◆ DATA SHOWN ◆
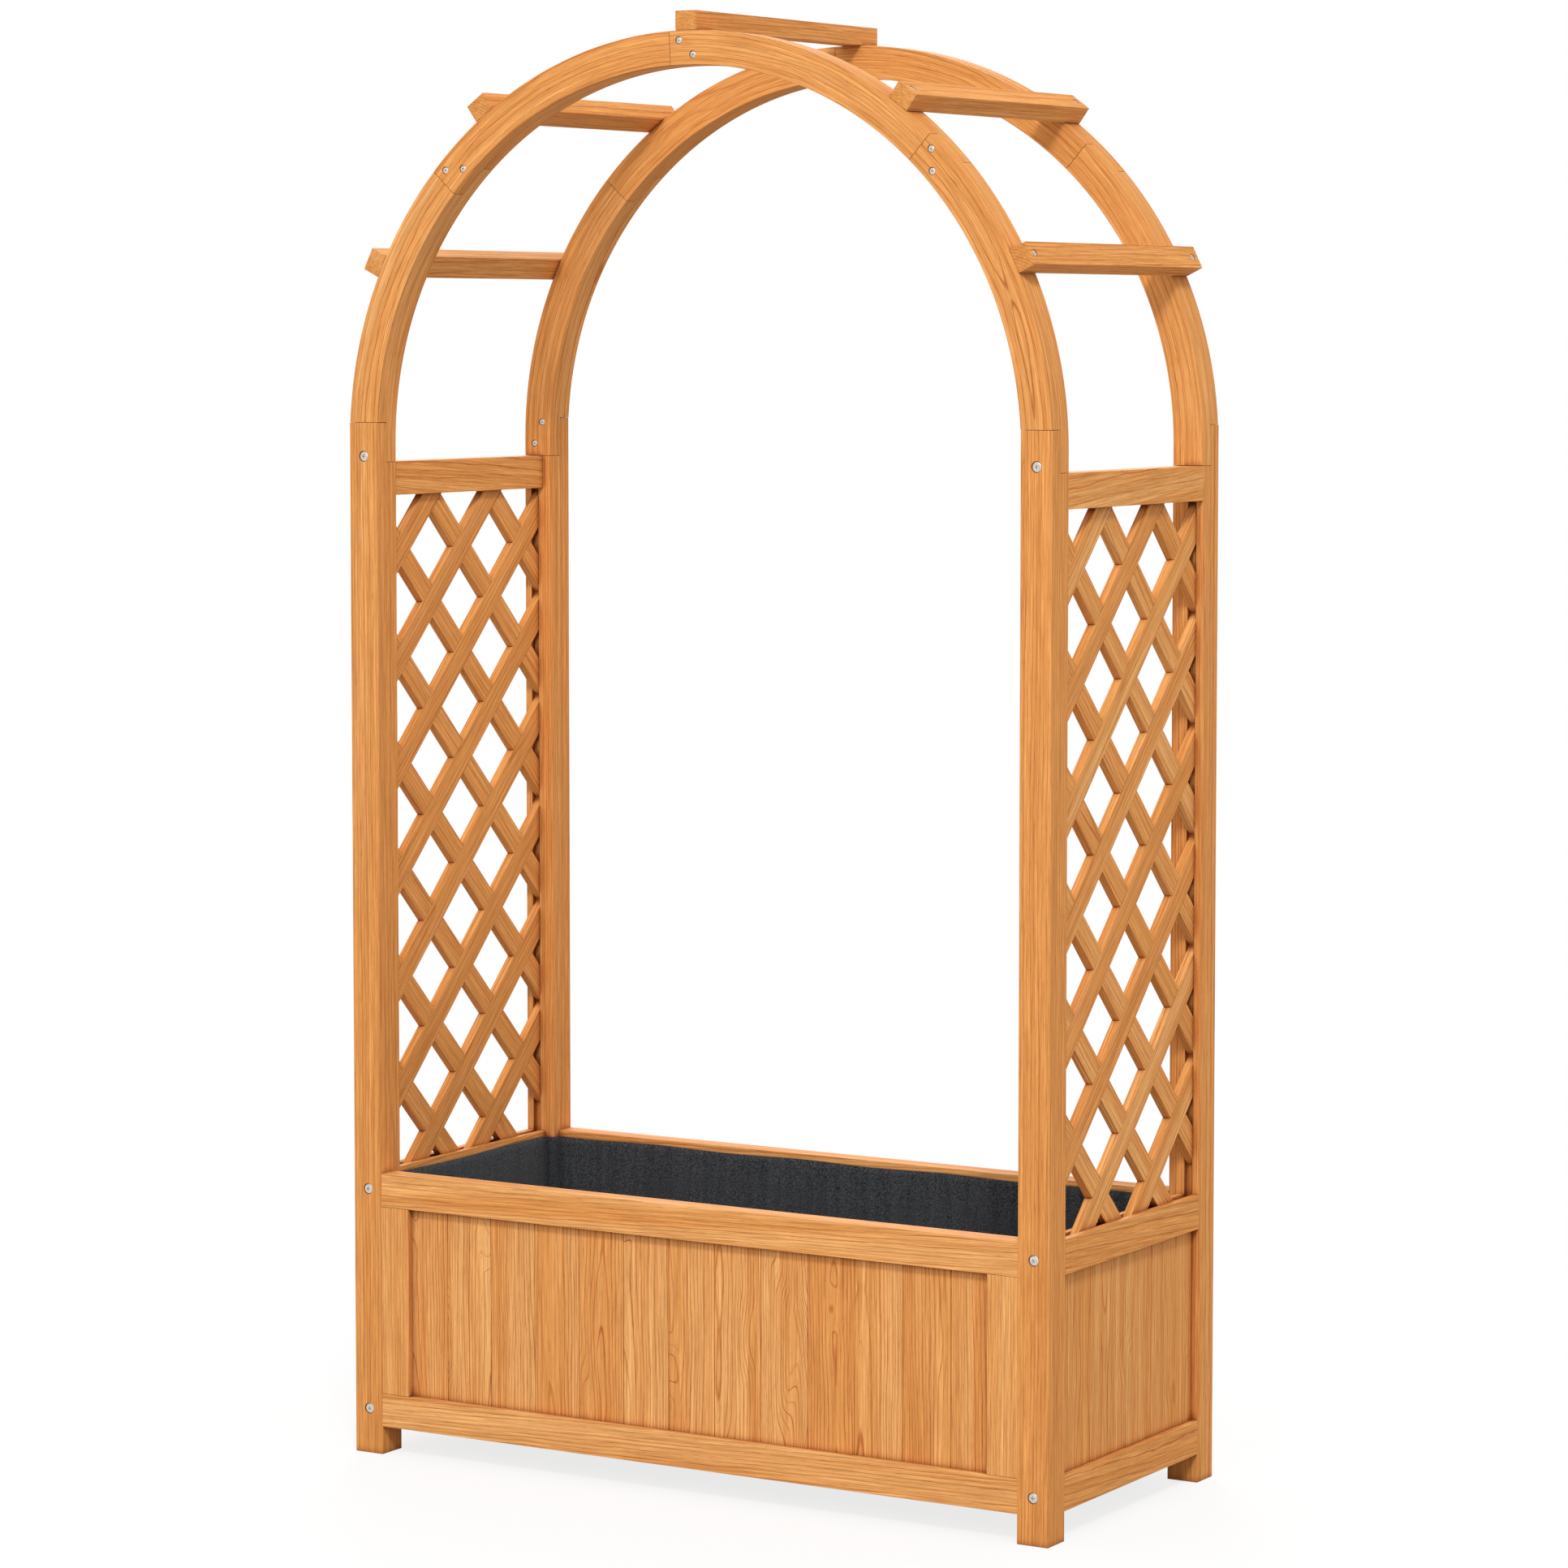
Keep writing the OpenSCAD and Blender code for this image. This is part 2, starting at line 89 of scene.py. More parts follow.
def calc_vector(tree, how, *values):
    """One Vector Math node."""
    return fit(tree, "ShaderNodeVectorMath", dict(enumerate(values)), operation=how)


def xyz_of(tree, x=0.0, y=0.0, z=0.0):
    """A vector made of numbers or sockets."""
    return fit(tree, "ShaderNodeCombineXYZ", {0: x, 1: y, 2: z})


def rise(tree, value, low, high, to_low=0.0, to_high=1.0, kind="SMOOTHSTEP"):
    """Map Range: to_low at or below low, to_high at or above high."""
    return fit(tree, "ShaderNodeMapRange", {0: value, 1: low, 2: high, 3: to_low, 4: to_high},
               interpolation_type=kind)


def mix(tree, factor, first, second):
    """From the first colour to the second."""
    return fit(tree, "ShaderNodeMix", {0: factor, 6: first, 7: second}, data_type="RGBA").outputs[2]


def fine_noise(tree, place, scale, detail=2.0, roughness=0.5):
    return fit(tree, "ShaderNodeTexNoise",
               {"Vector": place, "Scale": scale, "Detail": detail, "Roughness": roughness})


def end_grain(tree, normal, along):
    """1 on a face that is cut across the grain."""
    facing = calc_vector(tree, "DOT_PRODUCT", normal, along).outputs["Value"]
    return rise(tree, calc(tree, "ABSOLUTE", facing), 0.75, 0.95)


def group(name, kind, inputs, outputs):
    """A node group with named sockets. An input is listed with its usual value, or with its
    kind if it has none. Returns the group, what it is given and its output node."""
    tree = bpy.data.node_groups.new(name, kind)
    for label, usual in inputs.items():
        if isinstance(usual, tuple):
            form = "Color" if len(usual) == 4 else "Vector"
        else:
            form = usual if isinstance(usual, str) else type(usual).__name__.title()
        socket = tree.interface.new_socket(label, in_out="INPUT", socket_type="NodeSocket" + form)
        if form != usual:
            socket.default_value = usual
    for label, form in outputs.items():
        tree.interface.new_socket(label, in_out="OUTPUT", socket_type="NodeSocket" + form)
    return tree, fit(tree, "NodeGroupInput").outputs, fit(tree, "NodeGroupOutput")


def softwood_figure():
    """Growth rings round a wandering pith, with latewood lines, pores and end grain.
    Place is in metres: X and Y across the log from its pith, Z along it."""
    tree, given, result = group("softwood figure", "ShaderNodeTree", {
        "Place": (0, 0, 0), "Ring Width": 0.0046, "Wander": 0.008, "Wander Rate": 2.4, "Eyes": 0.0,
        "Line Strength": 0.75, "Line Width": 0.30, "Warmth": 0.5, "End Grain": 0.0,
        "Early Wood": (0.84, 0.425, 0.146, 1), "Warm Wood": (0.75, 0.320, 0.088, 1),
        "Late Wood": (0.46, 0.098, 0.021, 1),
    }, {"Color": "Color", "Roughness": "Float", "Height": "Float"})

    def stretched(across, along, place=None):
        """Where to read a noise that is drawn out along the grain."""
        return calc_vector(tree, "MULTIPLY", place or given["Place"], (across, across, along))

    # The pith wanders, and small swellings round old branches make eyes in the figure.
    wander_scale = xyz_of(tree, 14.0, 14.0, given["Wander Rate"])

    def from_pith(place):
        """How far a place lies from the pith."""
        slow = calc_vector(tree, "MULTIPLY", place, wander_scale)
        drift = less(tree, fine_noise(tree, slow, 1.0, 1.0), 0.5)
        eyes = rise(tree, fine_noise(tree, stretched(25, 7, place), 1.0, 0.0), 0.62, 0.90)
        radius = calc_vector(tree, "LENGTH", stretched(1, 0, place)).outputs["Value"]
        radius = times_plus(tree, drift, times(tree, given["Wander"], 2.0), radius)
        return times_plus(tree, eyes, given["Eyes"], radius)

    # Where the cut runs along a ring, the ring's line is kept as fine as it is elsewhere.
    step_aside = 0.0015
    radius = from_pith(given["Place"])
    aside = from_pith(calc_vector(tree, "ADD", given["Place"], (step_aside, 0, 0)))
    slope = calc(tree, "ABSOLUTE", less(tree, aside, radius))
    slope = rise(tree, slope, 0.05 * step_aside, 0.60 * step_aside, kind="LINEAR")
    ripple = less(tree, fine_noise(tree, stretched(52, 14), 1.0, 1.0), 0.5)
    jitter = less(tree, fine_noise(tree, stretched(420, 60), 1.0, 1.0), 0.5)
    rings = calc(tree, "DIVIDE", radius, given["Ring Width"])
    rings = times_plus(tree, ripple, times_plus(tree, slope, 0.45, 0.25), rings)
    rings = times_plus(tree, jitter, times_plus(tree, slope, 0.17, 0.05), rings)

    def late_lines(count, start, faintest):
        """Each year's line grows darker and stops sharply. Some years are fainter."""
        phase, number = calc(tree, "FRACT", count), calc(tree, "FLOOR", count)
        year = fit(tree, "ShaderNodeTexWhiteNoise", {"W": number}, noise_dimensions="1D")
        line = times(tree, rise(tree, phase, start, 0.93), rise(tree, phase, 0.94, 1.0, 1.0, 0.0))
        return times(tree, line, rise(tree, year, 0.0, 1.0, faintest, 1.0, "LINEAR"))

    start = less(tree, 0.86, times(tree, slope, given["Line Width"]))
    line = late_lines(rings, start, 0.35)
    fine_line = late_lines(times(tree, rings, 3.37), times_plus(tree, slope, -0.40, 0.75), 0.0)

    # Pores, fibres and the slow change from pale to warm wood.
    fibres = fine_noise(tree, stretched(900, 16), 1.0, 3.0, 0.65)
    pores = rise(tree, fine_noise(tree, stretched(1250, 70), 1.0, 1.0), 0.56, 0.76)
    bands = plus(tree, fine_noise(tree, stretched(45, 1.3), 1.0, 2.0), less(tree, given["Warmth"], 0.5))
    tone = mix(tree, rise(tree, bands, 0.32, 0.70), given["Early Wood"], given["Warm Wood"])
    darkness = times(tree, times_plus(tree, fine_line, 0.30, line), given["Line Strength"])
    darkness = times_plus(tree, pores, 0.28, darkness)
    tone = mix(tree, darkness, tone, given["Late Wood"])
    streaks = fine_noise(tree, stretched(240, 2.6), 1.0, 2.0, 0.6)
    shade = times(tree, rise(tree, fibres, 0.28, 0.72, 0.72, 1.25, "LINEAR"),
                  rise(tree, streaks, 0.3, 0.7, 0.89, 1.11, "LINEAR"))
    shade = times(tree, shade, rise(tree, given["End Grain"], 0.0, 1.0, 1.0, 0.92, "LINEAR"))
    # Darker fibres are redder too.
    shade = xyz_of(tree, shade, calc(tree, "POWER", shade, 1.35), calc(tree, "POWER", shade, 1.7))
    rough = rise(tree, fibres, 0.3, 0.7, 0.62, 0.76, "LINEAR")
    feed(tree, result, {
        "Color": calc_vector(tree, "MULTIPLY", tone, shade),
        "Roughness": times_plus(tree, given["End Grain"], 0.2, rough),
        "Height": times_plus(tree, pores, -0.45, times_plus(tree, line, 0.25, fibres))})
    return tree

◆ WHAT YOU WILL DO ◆
Write the data from above out again, exactly.

◆ RESPONSE TO THE TASK ◆
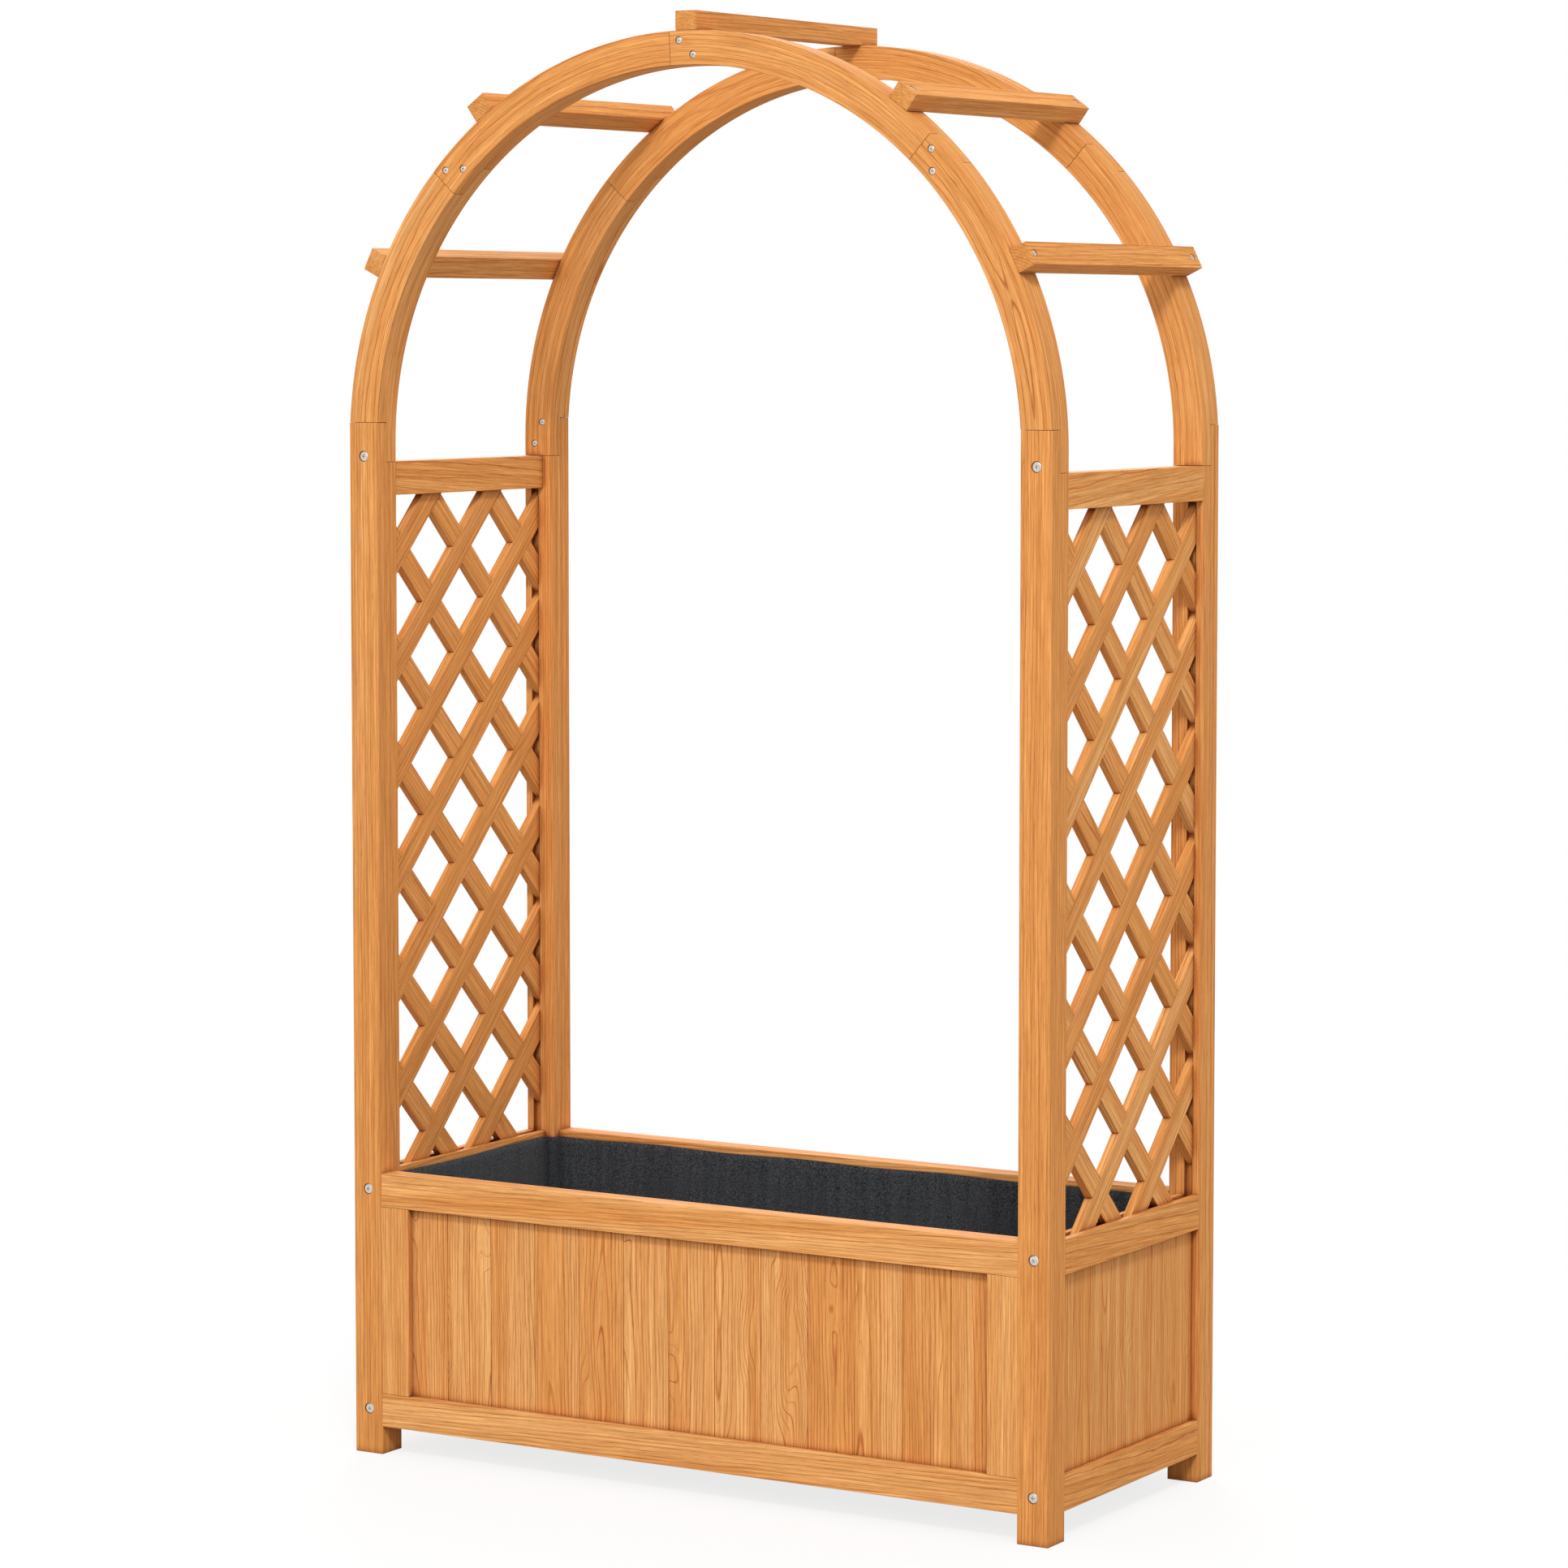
Keep writing the OpenSCAD and Blender code for this image. This is part 2, starting at line 89 of scene.py. More parts follow.
def calc_vector(tree, how, *values):
    """One Vector Math node."""
    return fit(tree, "ShaderNodeVectorMath", dict(enumerate(values)), operation=how)


def xyz_of(tree, x=0.0, y=0.0, z=0.0):
    """A vector made of numbers or sockets."""
    return fit(tree, "ShaderNodeCombineXYZ", {0: x, 1: y, 2: z})


def rise(tree, value, low, high, to_low=0.0, to_high=1.0, kind="SMOOTHSTEP"):
    """Map Range: to_low at or below low, to_high at or above high."""
    return fit(tree, "ShaderNodeMapRange", {0: value, 1: low, 2: high, 3: to_low, 4: to_high},
               interpolation_type=kind)


def mix(tree, factor, first, second):
    """From the first colour to the second."""
    return fit(tree, "ShaderNodeMix", {0: factor, 6: first, 7: second}, data_type="RGBA").outputs[2]


def fine_noise(tree, place, scale, detail=2.0, roughness=0.5):
    return fit(tree, "ShaderNodeTexNoise",
               {"Vector": place, "Scale": scale, "Detail": detail, "Roughness": roughness})


def end_grain(tree, normal, along):
    """1 on a face that is cut across the grain."""
    facing = calc_vector(tree, "DOT_PRODUCT", normal, along).outputs["Value"]
    return rise(tree, calc(tree, "ABSOLUTE", facing), 0.75, 0.95)


def group(name, kind, inputs, outputs):
    """A node group with named sockets. An input is listed with its usual value, or with its
    kind if it has none. Returns the group, what it is given and its output node."""
    tree = bpy.data.node_groups.new(name, kind)
    for label, usual in inputs.items():
        if isinstance(usual, tuple):
            form = "Color" if len(usual) == 4 else "Vector"
        else:
            form = usual if isinstance(usual, str) else type(usual).__name__.title()
        socket = tree.interface.new_socket(label, in_out="INPUT", socket_type="NodeSocket" + form)
        if form != usual:
            socket.default_value = usual
    for label, form in outputs.items():
        tree.interface.new_socket(label, in_out="OUTPUT", socket_type="NodeSocket" + form)
    return tree, fit(tree, "NodeGroupInput").outputs, fit(tree, "NodeGroupOutput")


def softwood_figure():
    """Growth rings round a wandering pith, with latewood lines, pores and end grain.
    Place is in metres: X and Y across the log from its pith, Z along it."""
    tree, given, result = group("softwood figure", "ShaderNodeTree", {
        "Place": (0, 0, 0), "Ring Width": 0.0046, "Wander": 0.008, "Wander Rate": 2.4, "Eyes": 0.0,
        "Line Strength": 0.75, "Line Width": 0.30, "Warmth": 0.5, "End Grain": 0.0,
        "Early Wood": (0.84, 0.425, 0.146, 1), "Warm Wood": (0.75, 0.320, 0.088, 1),
        "Late Wood": (0.46, 0.098, 0.021, 1),
    }, {"Color": "Color", "Roughness": "Float", "Height": "Float"})

    def stretched(across, along, place=None):
        """Where to read a noise that is drawn out along the grain."""
        return calc_vector(tree, "MULTIPLY", place or given["Place"], (across, across, along))

    # The pith wanders, and small swellings round old branches make eyes in the figure.
    wander_scale = xyz_of(tree, 14.0, 14.0, given["Wander Rate"])

    def from_pith(place):
        """How far a place lies from the pith."""
        slow = calc_vector(tree, "MULTIPLY", place, wander_scale)
        drift = less(tree, fine_noise(tree, slow, 1.0, 1.0), 0.5)
        eyes = rise(tree, fine_noise(tree, stretched(25, 7, place), 1.0, 0.0), 0.62, 0.90)
        radius = calc_vector(tree, "LENGTH", stretched(1, 0, place)).outputs["Value"]
        radius = times_plus(tree, drift, times(tree, given["Wander"], 2.0), radius)
        return times_plus(tree, eyes, given["Eyes"], radius)

    # Where the cut runs along a ring, the ring's line is kept as fine as it is elsewhere.
    step_aside = 0.0015
    radius = from_pith(given["Place"])
    aside = from_pith(calc_vector(tree, "ADD", given["Place"], (step_aside, 0, 0)))
    slope = calc(tree, "ABSOLUTE", less(tree, aside, radius))
    slope = rise(tree, slope, 0.05 * step_aside, 0.60 * step_aside, kind="LINEAR")
    ripple = less(tree, fine_noise(tree, stretched(52, 14), 1.0, 1.0), 0.5)
    jitter = less(tree, fine_noise(tree, stretched(420, 60), 1.0, 1.0), 0.5)
    rings = calc(tree, "DIVIDE", radius, given["Ring Width"])
    rings = times_plus(tree, ripple, times_plus(tree, slope, 0.45, 0.25), rings)
    rings = times_plus(tree, jitter, times_plus(tree, slope, 0.17, 0.05), rings)

    def late_lines(count, start, faintest):
        """Each year's line grows darker and stops sharply. Some years are fainter."""
        phase, number = calc(tree, "FRACT", count), calc(tree, "FLOOR", count)
        year = fit(tree, "ShaderNodeTexWhiteNoise", {"W": number}, noise_dimensions="1D")
        line = times(tree, rise(tree, phase, start, 0.93), rise(tree, phase, 0.94, 1.0, 1.0, 0.0))
        return times(tree, line, rise(tree, year, 0.0, 1.0, faintest, 1.0, "LINEAR"))

    start = less(tree, 0.86, times(tree, slope, given["Line Width"]))
    line = late_lines(rings, start, 0.35)
    fine_line = late_lines(times(tree, rings, 3.37), times_plus(tree, slope, -0.40, 0.75), 0.0)

    # Pores, fibres and the slow change from pale to warm wood.
    fibres = fine_noise(tree, stretched(900, 16), 1.0, 3.0, 0.65)
    pores = rise(tree, fine_noise(tree, stretched(1250, 70), 1.0, 1.0), 0.56, 0.76)
    bands = plus(tree, fine_noise(tree, stretched(45, 1.3), 1.0, 2.0), less(tree, given["Warmth"], 0.5))
    tone = mix(tree, rise(tree, bands, 0.32, 0.70), given["Early Wood"], given["Warm Wood"])
    darkness = times(tree, times_plus(tree, fine_line, 0.30, line), given["Line Strength"])
    darkness = times_plus(tree, pores, 0.28, darkness)
    tone = mix(tree, darkness, tone, given["Late Wood"])
    streaks = fine_noise(tree, stretched(240, 2.6), 1.0, 2.0, 0.6)
    shade = times(tree, rise(tree, fibres, 0.28, 0.72, 0.72, 1.25, "LINEAR"),
                  rise(tree, streaks, 0.3, 0.7, 0.89, 1.11, "LINEAR"))
    shade = times(tree, shade, rise(tree, given["End Grain"], 0.0, 1.0, 1.0, 0.92, "LINEAR"))
    # Darker fibres are redder too.
    shade = xyz_of(tree, shade, calc(tree, "POWER", shade, 1.35), calc(tree, "POWER", shade, 1.7))
    rough = rise(tree, fibres, 0.3, 0.7, 0.62, 0.76, "LINEAR")
    feed(tree, result, {
        "Color": calc_vector(tree, "MULTIPLY", tone, shade),
        "Roughness": times_plus(tree, given["End Grain"], 0.2, rough),
        "Height": times_plus(tree, pores, -0.45, times_plus(tree, line, 0.25, fibres))})
    return tree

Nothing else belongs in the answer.